I feel if many other Autistic people regardless of where they fall on the autism spectrum can learn to focus their breathing and thoughts on one thing through meditation, they will be able to start coping with anxiety a lot better. Meditation is a great resource, but can’t help every one not even the so-called Neurotypical people. For instance, some Autistic people are in self-stimulation (stimming) mode many times throughout the day, that their brains won’t function in a calm way unless they are doing their special interest. However every one must try to do meditation anyway to see if it works too.

One time I met a person last year who clearly had autistic disorder with intellectual disability and he clearly couldn’t function without being drawn to YouTube. The parents send him to a camp a few hours away where they live so he can live at that camp all year long. I brought the parents and the son to the Apple store to look at the Ipad for their son. I feel the Ipad would help their son only if therapists can help their son use it to engage with the rest of society.

Is it that important for every one to engage in society? What if some people just want to be with the rest of nature? I have noticed some Autistic people don’t want to engage with other people. Is this because the anxiety overwhelms them so much that no body taught them how to cope with it? It’s easier to cope with the anxiety than to leave yourself isolated and lonely.

Loneliness is not only an Human problem, it’s a non-Human problem as well. Many dogs, cats, and other animals get lonely even rodents. Have you noticed plants can get lonely? In fact, have you ever thought all five kingdoms of the many organisms of life can become lonely. The point is any one who is a part of the animal kingdom needs to cope with anxiety in order to function with the rest of the animal kingdom.

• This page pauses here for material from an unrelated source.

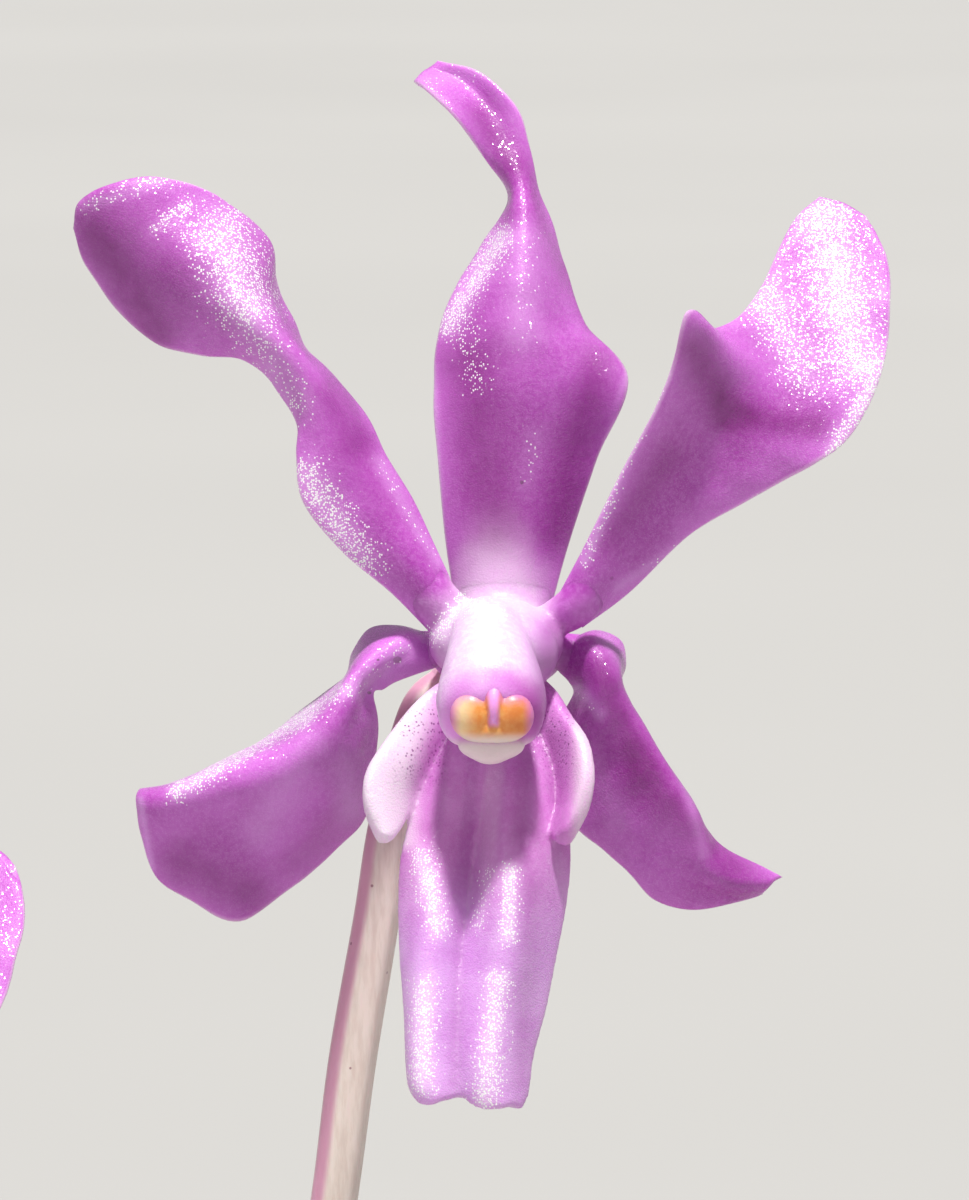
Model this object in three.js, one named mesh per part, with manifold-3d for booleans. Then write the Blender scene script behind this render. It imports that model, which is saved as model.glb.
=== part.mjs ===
// A small vanda orchid in a clay pot, in flower. Millimetres, +Z up.
// The origin is the centre of the pot's flat base, and the open bloom faces -Y.
import * as THREE from "three";
import { mergeVertices } from "three/addons/utils/BufferGeometryUtils.js";
import Module from "manifold-3d";

const wasm = await Module();
wasm.setup();

// Driving dimensions
const SEED = 7;
const GAP = 0.35;
const POT = { height: 64, base: 26, rim: 38.5, band: 14, wall: 3.5, floor: 4, round: 1.2, sides: 32 };
const DRAIN = { count: 3, radius: 3.5, away: 14 };
const BARK = { top: 56, chunk: 9.5, count: 34, reach: 28, slack: 0.5 };
const STEM = { foot: 50, crown: 106, plain: 62, thin: 3.4, wide: 5.2, deep: 3 };
const LEAF = { count: 8, first: 64, step: 5.2, width: 5.6, thick: 1.1, inset: 0.2, longest: 92 };
const TOP_LEAF = { length: 52, rise: 74, fall: 58 };
const LOW_LEAF = { rise: 58, fall: 104 };
const TEPAL_THICK = 0.6;
const LIP_THICK = 0.9;
const LOBE_THICK = 0.7;
const BLOOM_AT = [5, -32, 180];
const BLOOM_PITCH = -8;

const COLOR = {
  clay: 0xb5673f,
  bark: 0x5d3d28,
  stem: 0x6f8a3c,
  leaf: 0x4c7a2f,
  root: 0xb9bda6,
  stalk: 0x7c8f48,
  tepal: 0xb052b4,
  lip: 0xcf9bda,
  column: 0xf1dff3,
  anther: 0xe9a45c,
  pedicel: 0xdccbc2,
  bud: 0x9a7a86,
};

// Lengthwise curves of the floral leaves, base to tip. x to the right, y away from the viewer, z up.
const DORSAL_SEPAL = [
  [[-1.8, 3.4, 1.4], [-2.2, 3.4, 4], [-2.5, 3.6, 7.2], [-2.7, 4.1, 10.22], [-2.41, 4.8, 12.83],
    [-1.2, 5.8, 15.24], [0, 6.5, 17.07], [0.31, 6.6, 18.29], [-0.7, 6, 19.72], [-1.81, 5.8, 21.34],
    [-2.91, 6.4, 22.44], [-3.52, 7.4, 22.92]],
  [[0.2, 2.7, 1.8], [0.3, 2.7, 4], [0.5, 2.6, 7.2], [0.8, 2.4, 10.2], [0.8, 2.7, 12.81], [0.9, 3.6, 15.34],
    [0.91, 4.6, 17.17], [0.81, 5.4, 18.39], [0.31, 6.2, 19.91], [-0.6, 7, 21.62], [-1.81, 7.8, 22.82],
    [-3.11, 8.2, 23.32]],
  [[2.1, 3.6, 1.4], [2.8, 3.6, 3.9], [3.9, 3.3, 7.2], [5.19, 3.2, 10.59], [3.5, 4.6, 12.79],
    [2.7, 5.8, 15.31], [2.01, 6.2, 17.14], [1.51, 6.4, 18.48], [1.21, 6.4, 20.13], [0.71, 6.6, 21.76],
    [-0.8, 7.4, 23.25], [-2.51, 8.2, 23.73]],
];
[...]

Some people who can’t function with other people, need to just realize who they are to function with every one else to feel connected to another Human being. Some people can only function with other people because they are afraid of other animals. It’s very important to cope with the anxiety to function with all positive life forms. That’s where meditation and non-judgmental thoughts help out. For example, when a fly lands on your arm for a just a moment, its there for just a moment to interact with you. We not only need to accept Neurodiversity, we need to accept Biodiversity to be able to cope with the anxiety of being around others.

The best way to cope with anxiety is accepting to connect with others. By doing so, we need to accept who we are and know what works best for us. For me, I am learning to meditate to calm my mind. Give it try yourself! If you can’t cope with the anxiety doing that try to listen to positive song tunes in your head like “I Believe I can Fly” by R.Kelly or hold a small rock in your hand or use a cloth tissue to hold on to. In the end, you can get through it if you believe.

I hope this helped everyone understand how to cope with anxiety.